Published on 23 March 1959, Ian Fleming’s novel features his most colourful villain – Auric Goldfinger, tycoon, smuggler, and treasurer for Soviet counter-intelligence. His chrysophily extends to making love to gold-painted women and culminates in Operation Grand Slam, a fantastical attempt to rob the U.S. Bullion Depository at Fort Knox.
Fleming often named his characters after real people, such as the schoolboys Blofeld and Scaramanga who were his contemporaries at Eton. The name of James Bond himself was borrowed from an American ornithologist, author of Birds of the West Indies. However, the architect Ernö Goldfinger was not amused to learn that his surname would become a byword for megalomania and moral depravity. This was not happenstance, since Fleming knew of Goldfinger through playing golf regularly with his wife’s cousin.

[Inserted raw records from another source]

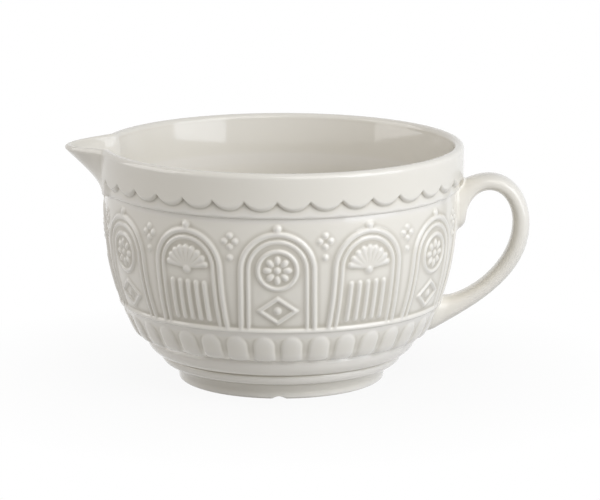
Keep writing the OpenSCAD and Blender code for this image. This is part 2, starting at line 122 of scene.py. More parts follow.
# %% [markdown]
# ## One wheel for every piece
# A potter shapes a bowl by turning one outline round an axis, and Spin does the same in
# bmesh: a row of points goes round once and is merged with itself. The row keeps its
# number on the mesh, so a shaping function can then move every vertex by its row and by
# its angle: out for the relief, out and up for the lip. The same helper makes the handle,
# which starts as an upright tube and is bent into its loop.


# %% Helper for a spun piece
ON_AXIS_R = 0.01
MERGE_M = 1e-7
SHARP = math.radians(60)


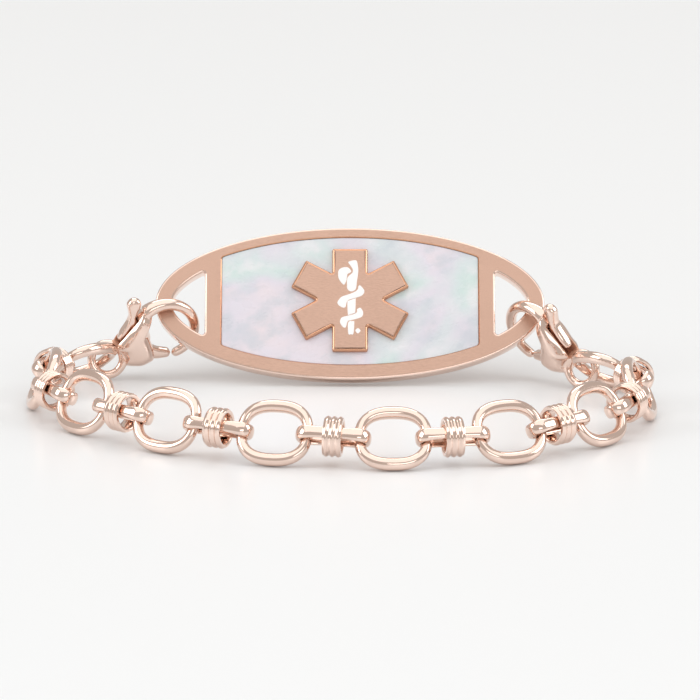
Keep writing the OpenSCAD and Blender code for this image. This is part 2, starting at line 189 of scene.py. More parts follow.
class ClaspSizes(bpy.types.PropertyGroup):
    """Sizes of the two clasps, in millimetres, and their turns."""

    clasp_t: length("Clasp thickness", "Thickness of a clasp's body at its middle", 3.8)
    slot_w: length("Slot", "Width of the room for the lever", 1.6)
    lever_t: length("Lever", "Thickness of the lever", 1.4)
    hook_r: length("Hook radius", "Radius of the hook along its wire", 3.35)
    hook_wire: length("Hook wire", "Diameter of the hook's wire", 1.25)
    eye_r: length("Eye radius", "Radius of the eye outside", 2.0)
    eye_wire: length("Eye wire", "Diameter of the eye's wire", 0.7)
    eye_twist: angle_size("Eye twist", "Twist of the eye out of the clasp's plane", 32)
    left_turn: turn_size("Left turn", "Yaw, pitch and roll of the left clasp", (7, 22, 20))
    right_turn: turn_size(
        "Right turn", "Yaw, pitch and roll of the right clasp, mirrored", (38, 22, 22)
    )
    grain: length("Casting grain", "Size of the cells that the castings are smoothed from", 0.065)


class StageLook(bpy.types.PropertyGroup):
    """Camera and colours of the stage."""

    elevation: angle_size("Camera elevation", "Height of the camera above the horizon", 14.2)
    distance: bpy.props.FloatProperty(
        name="Camera distance", description="Distance of the camera", default=0.5, unit="LENGTH"
    )
    floor: bpy.props.FloatVectorProperty(
        name="Floor",
        description="Colour of the floor",
        default=(0.83, 0.85, 0.865),
        subtype="COLOR",
        min=0,
        max=1,
    )


# Node trees, written as expressions


class Socket:
    """An output in a node tree, on which Python's operators add Math nodes."""

    def __init__(self, nodes, link):
        self.nodes, self.link = nodes, link

    def _math(self, operation, *values):
        return self.nodes.node("ShaderNodeMath", {"operation": operation}, *values)

    def __add__(self, other):
        return self._math("ADD", self, other)

    def __sub__(self, other):
        return self._math("SUBTRACT", self, other)

    def __rsub__(self, other):
        return self._math("SUBTRACT", other, self)

    def __mul__(self, other):
        return self._math("MULTIPLY", self, other)

    def __rtruediv__(self, other):
        return self._math("DIVIDE", other, self)

    __radd__ = __add__
    __rmul__ = __mul__

    def signed_power(self, power):
        """The value's size to a power, with the value's sign."""
        return self._math("SIGN", self) * self._math("POWER", self._math("ABSOLUTE", self), power)

    def clipped(self, low, high):
        """0 below low and 1 above high, with a smooth step between."""
        return self.nodes.node(
            "ShaderNodeMapRange",
            {"interpolation_type": "SMOOTHSTEP"},
            Value=self,
            From_Min=low,
            From_Max=high,
        )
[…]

He disliked the Hungarian émigré as a Marxist who had designed the British Communist Party HQ in Covent Garden, and Goldfinger’s own material obsession with concrete represented to Fleming the worst of contemporary architecture. In his travel book Thrilling Cities, he denounced the dehumanising nature of post-war modernist housing as “the ‘up-ended-packet-of-fags’ design for the maximum number of people to live in the minimum amount of space. This system treats the human being as a six-foot cube of flesh … and fits him with exquisite economy into steel and concrete cells.” When Goldfinger threatened legal action, Fleming proposed to insert an erratum slip into the novel, changing the character’s name to GOLDPRICK and explaining the reason why. The dispute was settled out of court, with Fleming’s publisher paying Goldfinger’s costs and sending him six free copies of the book.
Ian Fleming’s own fascination with gold may date from his early career as a stockbroker during the economic turmoil of the 1930s. He collected Spanish doubloons and wrote with a gold-tipped ballpoint. In 1952 he bought himself a gold-plated typewriter to celebrate completing his first novel Casino Royale. He wrote his books at Goldeneye, his estate in Oracabessa (“Golden Head”) Bay in Jamaica, which he named after a wartime operation planned while serving in Naval Intelligence. The pursuit of gold features throughout his work, from pirate treasure in Live and Let Die to Nazi loot in Octopussy. In his last novel The Man with the Golden Gun, Bond duels with the assassin ‘Pistols’ Scaramanga who wields a gold-plated Colt .45 revolver which fires golden bullets.
The National Art Library’s Ian Fleming collection contains several editions of Goldfinger with suitably dazzling artwork, notably Richard Chopping’s dust-jacket. Designed to Fleming’s specifications, its macabre symbolism memorably expresses the novel’s themes of greed, sex and death.